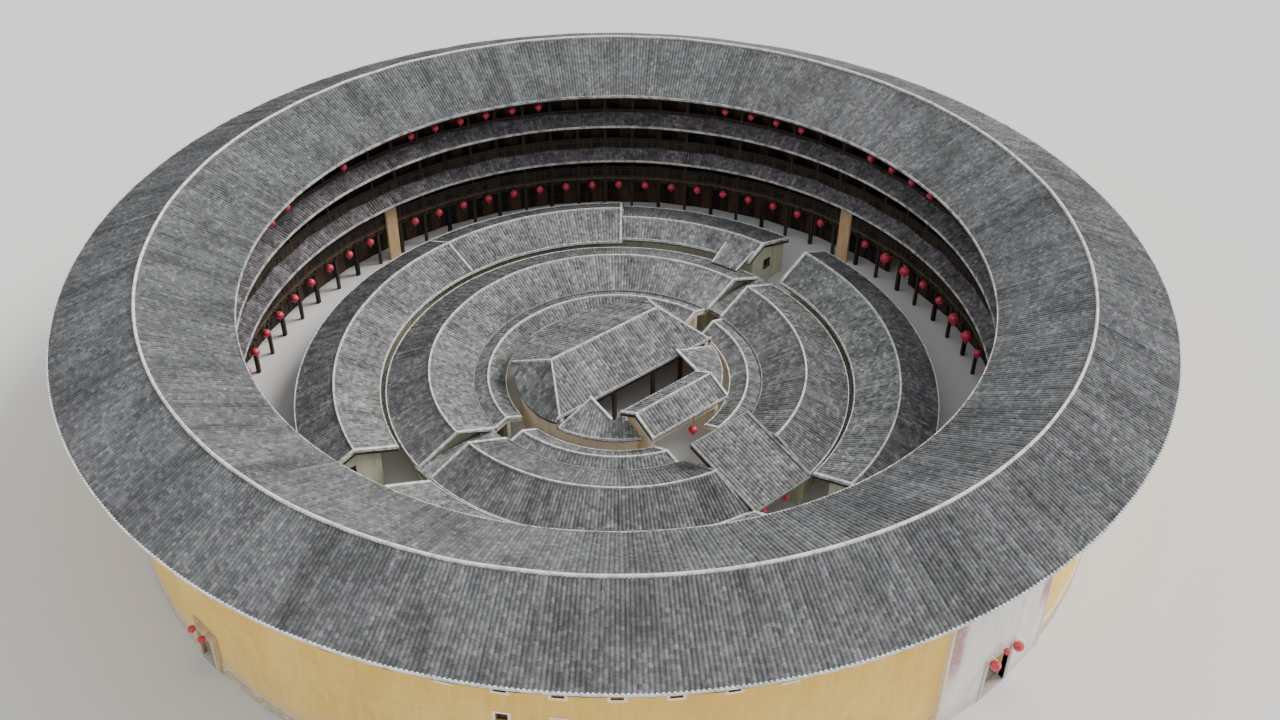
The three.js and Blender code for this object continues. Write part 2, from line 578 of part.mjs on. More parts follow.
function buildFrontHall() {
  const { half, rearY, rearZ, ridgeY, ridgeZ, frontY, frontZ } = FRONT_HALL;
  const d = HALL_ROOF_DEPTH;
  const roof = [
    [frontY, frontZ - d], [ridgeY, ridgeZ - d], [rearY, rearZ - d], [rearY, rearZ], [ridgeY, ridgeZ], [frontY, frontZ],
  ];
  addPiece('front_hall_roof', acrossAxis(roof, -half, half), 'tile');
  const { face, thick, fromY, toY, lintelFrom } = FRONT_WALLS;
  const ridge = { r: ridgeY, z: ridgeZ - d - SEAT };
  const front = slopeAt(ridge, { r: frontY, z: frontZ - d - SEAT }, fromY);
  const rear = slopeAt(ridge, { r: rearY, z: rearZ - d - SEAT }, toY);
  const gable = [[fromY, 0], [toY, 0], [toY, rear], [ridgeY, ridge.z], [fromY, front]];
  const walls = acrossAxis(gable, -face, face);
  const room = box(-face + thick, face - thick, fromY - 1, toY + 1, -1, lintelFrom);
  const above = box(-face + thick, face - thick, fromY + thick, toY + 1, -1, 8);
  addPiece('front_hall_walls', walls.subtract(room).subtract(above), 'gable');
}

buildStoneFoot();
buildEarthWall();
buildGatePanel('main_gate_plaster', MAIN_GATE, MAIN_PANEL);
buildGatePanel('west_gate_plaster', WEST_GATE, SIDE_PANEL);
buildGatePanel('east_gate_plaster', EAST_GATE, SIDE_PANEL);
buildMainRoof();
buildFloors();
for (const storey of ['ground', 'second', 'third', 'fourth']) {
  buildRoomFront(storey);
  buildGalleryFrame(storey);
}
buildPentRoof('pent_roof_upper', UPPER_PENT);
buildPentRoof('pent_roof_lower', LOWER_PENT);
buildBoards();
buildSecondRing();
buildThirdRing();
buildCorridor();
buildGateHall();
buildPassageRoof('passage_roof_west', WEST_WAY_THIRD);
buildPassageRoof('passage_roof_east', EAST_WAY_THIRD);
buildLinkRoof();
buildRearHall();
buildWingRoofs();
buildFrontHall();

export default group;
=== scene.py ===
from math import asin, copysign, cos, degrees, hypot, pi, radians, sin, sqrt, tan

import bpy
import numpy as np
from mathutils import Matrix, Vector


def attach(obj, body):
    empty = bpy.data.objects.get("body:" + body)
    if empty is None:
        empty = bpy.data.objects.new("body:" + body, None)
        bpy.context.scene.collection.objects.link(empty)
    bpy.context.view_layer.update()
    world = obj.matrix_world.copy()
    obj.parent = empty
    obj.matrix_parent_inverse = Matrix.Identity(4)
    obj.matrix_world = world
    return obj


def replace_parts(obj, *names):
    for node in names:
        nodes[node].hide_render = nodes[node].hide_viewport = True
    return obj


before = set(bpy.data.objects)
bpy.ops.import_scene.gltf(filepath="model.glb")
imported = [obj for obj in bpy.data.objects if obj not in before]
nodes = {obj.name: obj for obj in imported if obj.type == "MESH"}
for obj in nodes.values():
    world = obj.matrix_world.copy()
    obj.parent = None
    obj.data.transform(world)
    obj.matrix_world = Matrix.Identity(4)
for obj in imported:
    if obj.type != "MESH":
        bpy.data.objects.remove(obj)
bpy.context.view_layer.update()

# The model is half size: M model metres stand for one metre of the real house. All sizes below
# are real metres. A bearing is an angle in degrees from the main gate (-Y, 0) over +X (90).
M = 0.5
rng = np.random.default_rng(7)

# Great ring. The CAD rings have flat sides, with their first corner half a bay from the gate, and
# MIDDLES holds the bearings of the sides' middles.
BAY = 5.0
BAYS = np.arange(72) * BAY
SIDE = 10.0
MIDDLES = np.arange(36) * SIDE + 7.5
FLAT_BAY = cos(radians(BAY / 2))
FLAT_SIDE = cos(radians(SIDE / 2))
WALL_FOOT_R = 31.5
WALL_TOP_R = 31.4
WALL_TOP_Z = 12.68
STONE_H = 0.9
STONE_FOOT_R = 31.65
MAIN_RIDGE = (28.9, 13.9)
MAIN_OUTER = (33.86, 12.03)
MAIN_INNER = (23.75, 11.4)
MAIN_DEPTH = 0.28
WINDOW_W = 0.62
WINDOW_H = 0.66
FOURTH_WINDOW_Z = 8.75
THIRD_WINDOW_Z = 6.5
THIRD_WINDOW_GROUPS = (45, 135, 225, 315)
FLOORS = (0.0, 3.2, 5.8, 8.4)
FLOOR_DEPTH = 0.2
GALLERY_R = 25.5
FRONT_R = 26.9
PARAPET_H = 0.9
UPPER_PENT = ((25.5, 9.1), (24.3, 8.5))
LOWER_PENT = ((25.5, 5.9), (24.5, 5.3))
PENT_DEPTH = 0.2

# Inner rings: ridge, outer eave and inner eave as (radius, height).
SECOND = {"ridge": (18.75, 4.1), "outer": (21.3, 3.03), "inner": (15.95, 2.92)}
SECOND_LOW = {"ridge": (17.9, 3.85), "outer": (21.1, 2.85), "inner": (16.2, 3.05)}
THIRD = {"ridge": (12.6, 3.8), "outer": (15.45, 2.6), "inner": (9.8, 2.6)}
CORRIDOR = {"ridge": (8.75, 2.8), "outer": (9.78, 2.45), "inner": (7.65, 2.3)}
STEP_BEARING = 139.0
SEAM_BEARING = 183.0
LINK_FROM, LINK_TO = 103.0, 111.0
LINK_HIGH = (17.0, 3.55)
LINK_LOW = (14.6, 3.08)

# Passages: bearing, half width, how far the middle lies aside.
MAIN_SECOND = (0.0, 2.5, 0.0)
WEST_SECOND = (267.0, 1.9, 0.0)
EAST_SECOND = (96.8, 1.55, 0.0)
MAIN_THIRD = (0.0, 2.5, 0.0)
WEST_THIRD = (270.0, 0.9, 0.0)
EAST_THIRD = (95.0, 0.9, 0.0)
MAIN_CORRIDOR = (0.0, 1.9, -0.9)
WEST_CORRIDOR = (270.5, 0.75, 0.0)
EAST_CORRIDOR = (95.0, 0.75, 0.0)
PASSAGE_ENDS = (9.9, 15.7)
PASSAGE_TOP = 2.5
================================
Print the lines from the line containing "buildGateHall();" to the line containing "obj.matrix_world = world", both ends included, exactly and with nothing added.

buildGateHall();
buildPassageRoof('passage_roof_west', WEST_WAY_THIRD);
buildPassageRoof('passage_roof_east', EAST_WAY_THIRD);
buildLinkRoof();
buildRearHall();
buildWingRoofs();
buildFrontHall();

export default group;
=== scene.py ===
from math import asin, copysign, cos, degrees, hypot, pi, radians, sin, sqrt, tan

import bpy
import numpy as np
from mathutils import Matrix, Vector


def attach(obj, body):
    empty = bpy.data.objects.get("body:" + body)
    if empty is None:
        empty = bpy.data.objects.new("body:" + body, None)
        bpy.context.scene.collection.objects.link(empty)
    bpy.context.view_layer.update()
    world = obj.matrix_world.copy()
    obj.parent = empty
    obj.matrix_parent_inverse = Matrix.Identity(4)
    obj.matrix_world = world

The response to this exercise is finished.